While I’d already learned there was a bus that connected from the airport to close by my hostel – it was snowing heavily and I just wanted to get to my bed fast so that I might enjoy my other 4 days in the Baltic’s. The cab cost 8 Lats (about 12 Euros) to get to the old town and after been dropped off – I spent ten minutes wandering blindly around the block in a blizzard with my bag trying to find the slightly obscure entrance to Franks Friendly Fun Hostel. I found that the Hostel was indeed friendly, with the beautiful receptionist, Liga – “I’m Liga from Riga” offering me a complimentary beer while two Australian girls pressed me to join them and catch up with the rest of a pub crawl that had just left. It took a lot of willpower to turn the beer down and go for a bottle of water instead – even more too resist the urge to simply say FUCK IT and go have a glorious night out.
As far as partying goes, the Baltic’s haven’t made it to Ibiza status but they’re getting closer. The allure is simple: cheap alcohol, hot clubs, cool bars and essentially, ridiculously good looking women. With such a winning combination, people from all over head there looking for a good time, especially the British – in particular British stag parties – and no one hates British stag dos more than Latvians. While they enthusiastically fork out millions every year on accommodation, booze, strippers and hookers, their increasingly bad behaviour has pushed the local’s patience over the limit. Loudly staggering around town in drunken groups of no fewer than a dozen, all who pass by them are subjugated to either challenges of fighting or lurid sexual harassment. As well as committing random acts of assault, arson and vandalism, hotels and hostel rooms are routinely trashed. This is simply what I kept getting told mind you, I have no problems with the British personally. Liga also told me that while Frank’s hostel was originally designed with British Stag dos in mind, it now refuses to host them altogether after several rooms were all but destroyed and guests were intimidated.
So I got to my empty 6 bunk room, downed some Panadol and was out like a light by 9:30. I barely noticed the other occupants returning from town some hours later.
I woke up the next morning around nine feeling like a million dollars. My simple plan to get well had actually worked. So I happily packed up my belongings up and left the Hostel. Riga was only a stopover – my main destination was Tallinn. Ryan air flies from Milan to Riga, but not Tallinn (*It does now). To fly from Milan to Tallinn with another airline would’ve cost many dozens of times the cost. There are however buses that cover all the obvious Baltic routes, the best of which I was told were Eurolines, who are also amazingly cheap – booking the tickets for the 5 hour trip was equivalent to 22 Euros one way. With my bus set to leave at 12:30, I did a quick power tour round the old city centre and grabbed a decent cappuccino, chicken club sandwich and fries at a Double Coffee cafe – a place whose logo is unabashedly similar to Starbucks. The biggest difference was that the food and drink were infinitely cheaper. Finishing up, I took the most scenic route through the old town over to the central bus station. Riga is really quite the beautiful city, with the old town adorned with structures typical of the Medieval, East European Gothic style. But right now I could only manage a brief glance – I’d have a whole day to see it properly on the return leg.
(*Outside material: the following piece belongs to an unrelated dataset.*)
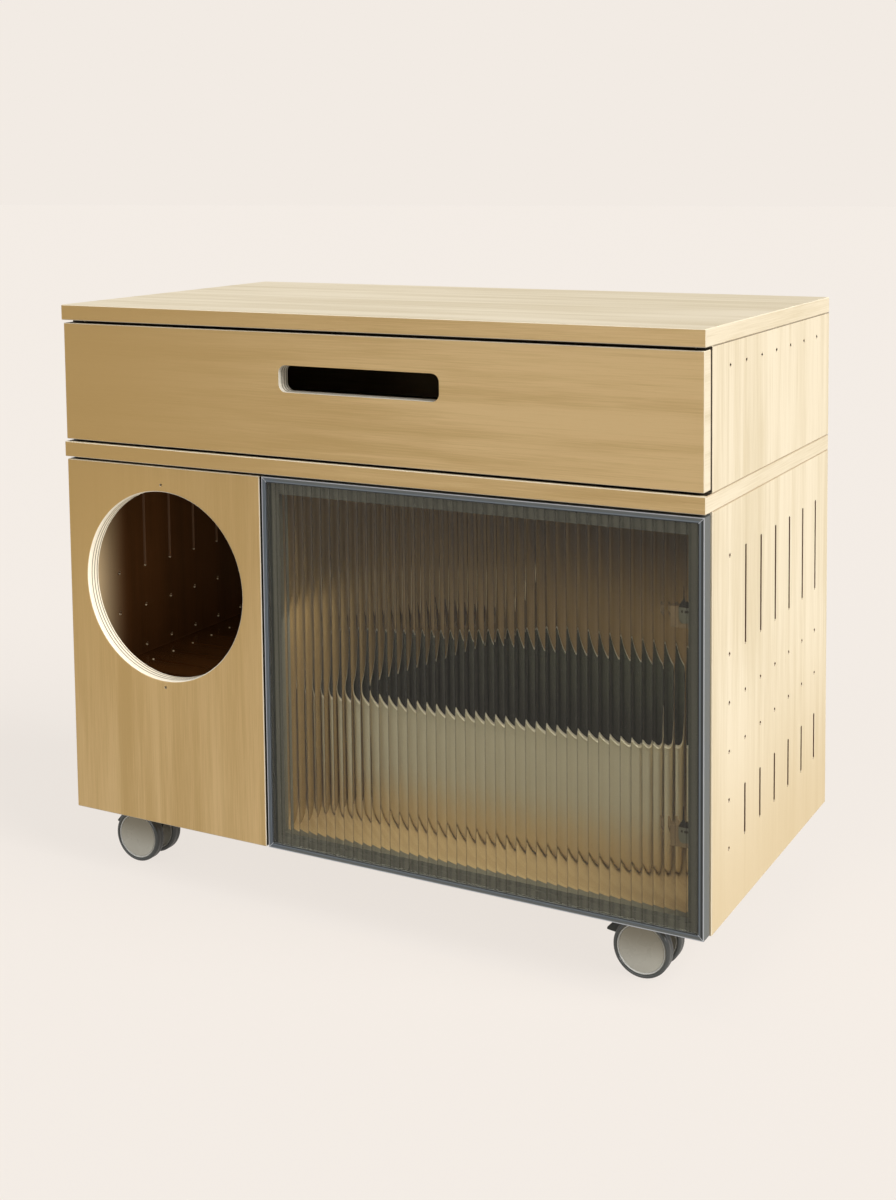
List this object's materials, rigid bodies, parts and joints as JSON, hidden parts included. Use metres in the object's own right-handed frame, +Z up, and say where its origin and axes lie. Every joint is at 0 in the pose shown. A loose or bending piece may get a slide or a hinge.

I got to my bus. My first thought was it was the wrong one as it was simply too nice. There were plush comfortable chairs, ample leg room, hot drink dispensers, flat screen televisions and a bathroom which I later discovered was actually good enough to use. The rest of the worlds’ coach companies should pay some attention right here. I almost giddily got to my seat and was extra pleased by the fact that the bus was only a quarter or so full. I spend most of the trip just nonchalantly watching out the window, occasionally glancing over to watch a music video on the nearest TV or grabbing another free hot chocolate. It took about 40 minutes to get outside the city and then it was just snow swept landscapes of fields and coniferous trees for the next few hours. By 4pm it was already getting dark and starting to snow. I found the trip exceptionally peaceful and relaxing, so much so that by the time we arrived at the Tallinn bus station around 6pm I was disinclined to leave my seat, especially given the rush of freezing air that accompanied the opening of the doors. I got off, jumped into the nearest taxi, extracted some basic tourist Estonian from my driver, and got to my hostel – Tallinn Backpackers. The place seemed decent. I locked up my stuff and went to call Maris.
Maris had been my first contact with Estonia and also the one who’d planted the idea in my head that I should visit sometime. I’d met her in Switzerland earlier that year through my brother who I was visiting. She was kind of odd. She looked like what I’d learn most Estonian girls looked like: Delicate features, platinum blonde hair and a default facial facade of looking totally pissed off. Brad, my brother’s friend called her Ice Queen but as it turned out she was cool – in a good way. We started talking but most of the conversation was simply her extolling the virtues of her proud little nation, while heaping piles of hate upon everything else – especially the Russians and Latvians who the later she insisted were all born with six toes. Estonians, I found out are not in any way ethnically related to their land side neighbours, but are in fact an Urdo-Finnic people, with their language closely mirroring Finnish. She also insisted that I visit Estonia sometime, promising to show me a fun time there should I go. But the idea only seriously come about some months later when I saw Ryan air offering dirt cheap fares to Riga. It seemed like a fun idea.